To: H. Bradley Toland, Jr. who wrote (15318)8/3/2000 4:17:16 PM
From: Michaelth1  Read Replies (3) | Respond to of 29987
 
Bradley:

Although not directed to me, I'll respond to your question. I think that G* can be much more than a niche player, but (at least in the US) for this to happen G* must (imo):

1. Come out with a smaller phone (not Startec size, but smaller than current) that has a much smaller antennae.

2. The phone must (as you said) be priced somewhat competitively to upscale cellphones.

3. Current MOU pricing is not an issue, but the monthly fee is; waive the fee.

4. One number for cell and sat. (when will this be resolved?)

5. Cheaper / nicer car kits.

6. Cell to sat handoff would be nice, but not necessary.

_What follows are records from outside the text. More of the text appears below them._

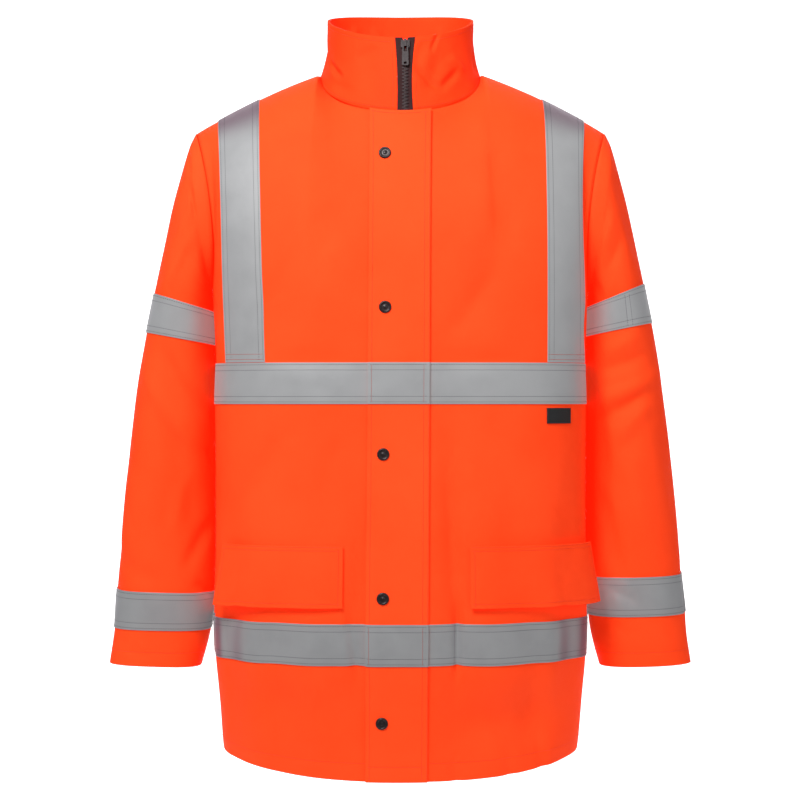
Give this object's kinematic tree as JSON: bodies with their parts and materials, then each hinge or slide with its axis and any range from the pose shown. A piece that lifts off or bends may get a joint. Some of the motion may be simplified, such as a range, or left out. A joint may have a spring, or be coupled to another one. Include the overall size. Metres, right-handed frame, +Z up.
{
  "type": "hi-vis work jacket",
  "caption": "Hi-vis work jacket filled out as worn, hollow, with a stand collar, a zip under a snapped storm flap, pocket flaps and reflective tapes.",
  "frame": {"origin": "middle of the neck, level with the points where the shoulder seams meet the collar", "axes": "+Z up, -Y out of the jacket's front, +X towards the wearer's left"},
  "size_m": [0.7384, 0.3171, 0.9584],
  "materials": {
    "orange_cloth": "matte fluorescent coated oxford weave",
    "reflective_tape": "satin grey retroreflective",
    "zip_tape": "dark woven tape",
    "zip_resin": "moulded teeth",
    "gunmetal": "dark satin metal",
    "black_label": "plain woven"
  },
  "bodies": {
    "jacket": {"collar": "orange_cloth", "storm_flap": "orange_cloth", "front_right": "orange_cloth", "front_left": "orange_cloth", "back": "orange_cloth", "sleeve_right": "orange_cloth", "sleeve_left": "orange_cloth", "pocket_flap_right": "orange_cloth", "pocket_flap_left": "orange_cloth", "chest_tape_right": "reflective_tape", "chest_tape_left": "reflective_tape", "chest_tape_flap": "reflective_tape", "chest_tape_back": "reflective_tape", "waist_tape_right": "reflective_tape", "waist_tape_left": "reflective_tape", "waist_tape_flap": "reflective_tape", "waist_tape_back": "reflective_tape", "brace_right": "reflective_tape", "brace_left": "reflective_tape", "sleeve_tape_right_upper": "reflective_tape", "sleeve_tape_right_lower": "reflective_tape", "sleeve_tape_left_upper": "reflective_tape", "sleeve_tape_left_lower": "reflective_tape", "zip_tape_right": "zip_tape", "zip_tape_left": "zip_tape", "zip_teeth": "zip_resin", "zip_slider": "gunmetal", "snap_1": "gunmetal", "snap_2": "gunmetal", "snap_3": "gunmetal", "snap_4": "gunmetal", "snap_5": "gunmetal", "label": "black_label"},
    "pull_tab": {"zip_pull": "gunmetal"}
  },
  "joints": [
    {"name": "pull_tab_hinge", "type": "hinge", "parent": "jacket", "child": "pull_tab", "pos_m": [0.0058, -0.08923, 0.02743], "axis": [-1, 0, 0], "range_deg": [0, 150]}
  ]
}
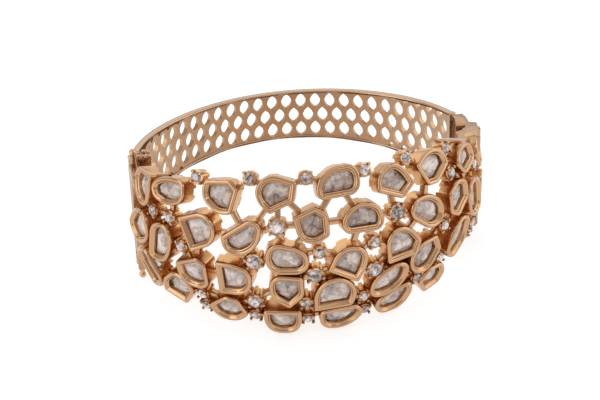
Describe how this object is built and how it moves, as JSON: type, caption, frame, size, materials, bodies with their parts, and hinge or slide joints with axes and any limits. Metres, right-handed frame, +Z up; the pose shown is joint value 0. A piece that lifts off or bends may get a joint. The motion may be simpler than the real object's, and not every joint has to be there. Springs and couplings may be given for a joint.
{
  "type": "kundan bracelet",
  "caption": "Openable hinged bangle with a wide domed openwork front of bezel-set flat stones and small prong-set round stones, and a narrow pierced back band.",
  "frame": {"origin": "on the surface that the bangle lies on, under the middle of its bounding box", "axes": "+Z up, nearly along the bangle's axis; +X from the hinge to the clasp; -Y towards the domed front"},
  "size_m": [0.0649, 0.0572, 0.0316],
  "materials": {
    "front_gold": "polished rose gold",
    "band_gold": "polished rose gold",
    "pin_gold": "polished rose gold",
    "flat_stone": "clear, foil-backed look",
    "round_stone": "clear, cut"
  },
  "bodies": {
    "front": {"front_frame": "front_gold", "hinge_pin": "pin_gold", "small_stones": "round_stone", "polki_01": "flat_stone", "polki_02": "flat_stone", "polki_03": "flat_stone", "polki_04": "flat_stone", "polki_05": "flat_stone", "polki_06": "flat_stone", "polki_07": "flat_stone", "polki_08": "flat_stone", "polki_09": "flat_stone", "polki_10": "flat_stone", "polki_11": "flat_stone", "polki_12": "flat_stone", "polki_13": "flat_stone", "polki_14": "flat_stone", "polki_15": "flat_stone", "polki_16": "flat_stone", "polki_17": "flat_stone", "polki_18": "flat_stone", "polki_19": "flat_stone", "polki_20": "flat_stone", "polki_21": "flat_stone", "polki_22": "flat_stone", "polki_23": "flat_stone", "polki_24": "flat_stone", "polki_25": "flat_stone", "polki_26": "flat_stone", "polki_27": "flat_stone", "polki_28": "flat_stone", "polki_29": "flat_stone", "polki_30": "flat_stone", "polki_31": "flat_stone", "polki_32": "flat_stone", "polki_33": "flat_stone", "polki_34": "flat_stone", "polki_35": "flat_stone", "polki_36": "flat_stone", "polki_37": "flat_stone"},
    "band": {"back_band": "band_gold"}
  },
  "joints": [
    {"name": "band_hinge", "type": "hinge", "parent": "front", "child": "band", "pos_m": [-0.03042, -0.00042, 0.01459], "axis": [0.0504, 0.079, 0.9956], "range_deg": [0, 65]}
  ]
}
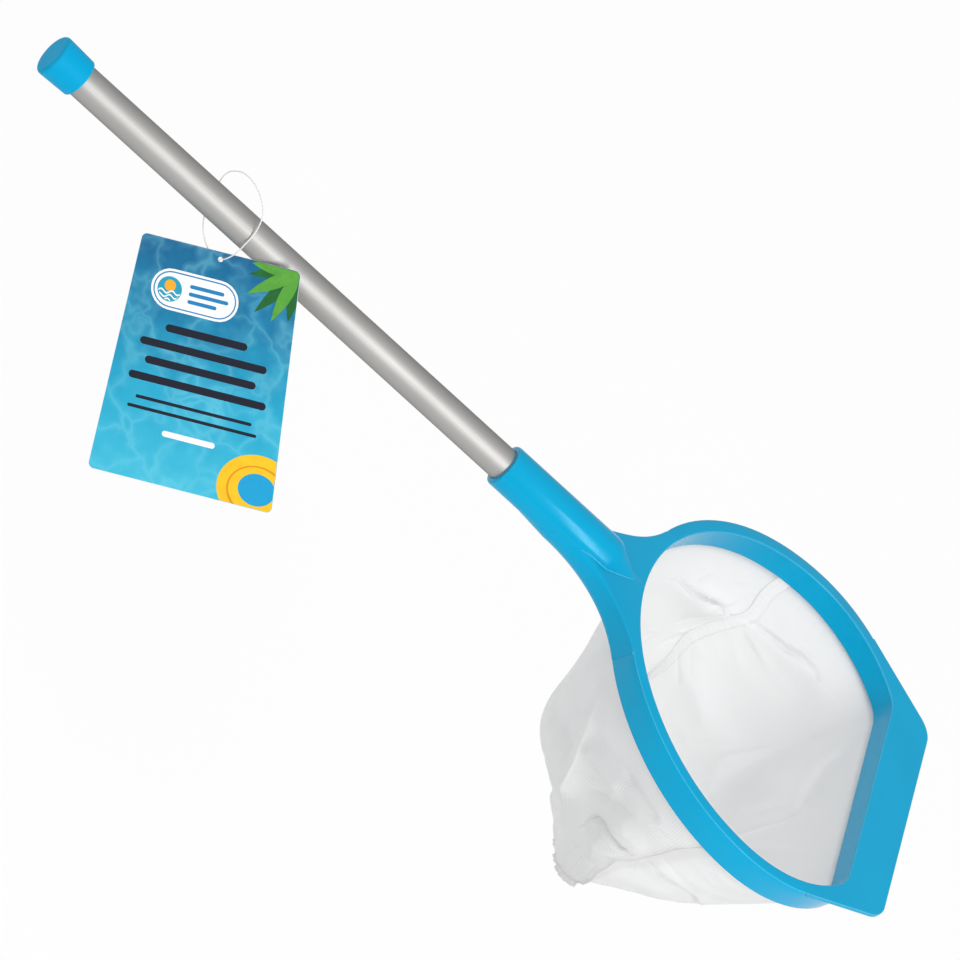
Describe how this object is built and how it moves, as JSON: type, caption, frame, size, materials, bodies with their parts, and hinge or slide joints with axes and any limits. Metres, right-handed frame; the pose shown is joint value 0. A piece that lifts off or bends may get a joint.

As with most things about G*, part of its allure is that all of the above are possible and most are in the works and/or pending, with the exception of #6.



To: H. Bradley Toland, Jr. who wrote (15318)8/3/2000 6:52:25 PM
From: dwight martin  Respond to of 29987
 
With the system ultimately maxed out at a billion minutes a month, assuming no data, that's 100 minutes a month for ten million people, worldwide. But there will be data. Didn't IFN say (chillingly, IMO) that they alone could use up all the MOU of the system? Let's say data eats up 300MM minutes per month, leaving ten million people at 70 minutes per month each. That seems a reasonable minimum MOU figure below which people just won't keep the phone. And If I'm wrong, then halve the minutes and double the people to 20MM, it doesn't really affect the argument. (I don't think the ultimate demand will be low enough that people will get a no-monthly-fee, use-it-when-you-need-it deal.)

And the USA will not necessarily be the biggest market. Most of the mobile and some of the fixed will go to the relatively well-off in other countries.

So, compare the number of people with cellular phones today - what, (guessing 40MM Japan, 60MM USA, 100MM Europe, rest of Asia, and Southern Hemi-- sounds conservative) 200 million worldwide, with the number of people (10 or 20 million) who could possibly have use for a G* phone, and you see that G* minutes will ultimately have to go to high-value low-churn niche applications.

I would be happy with either ten or 20 million, BTW. I also realize that this scenario presupposes that G* will survive and eventually get maxed out. It also seems to me that the failure of the G* decision-makers to lower prices quickly is an implicit adoption of a similar scenario.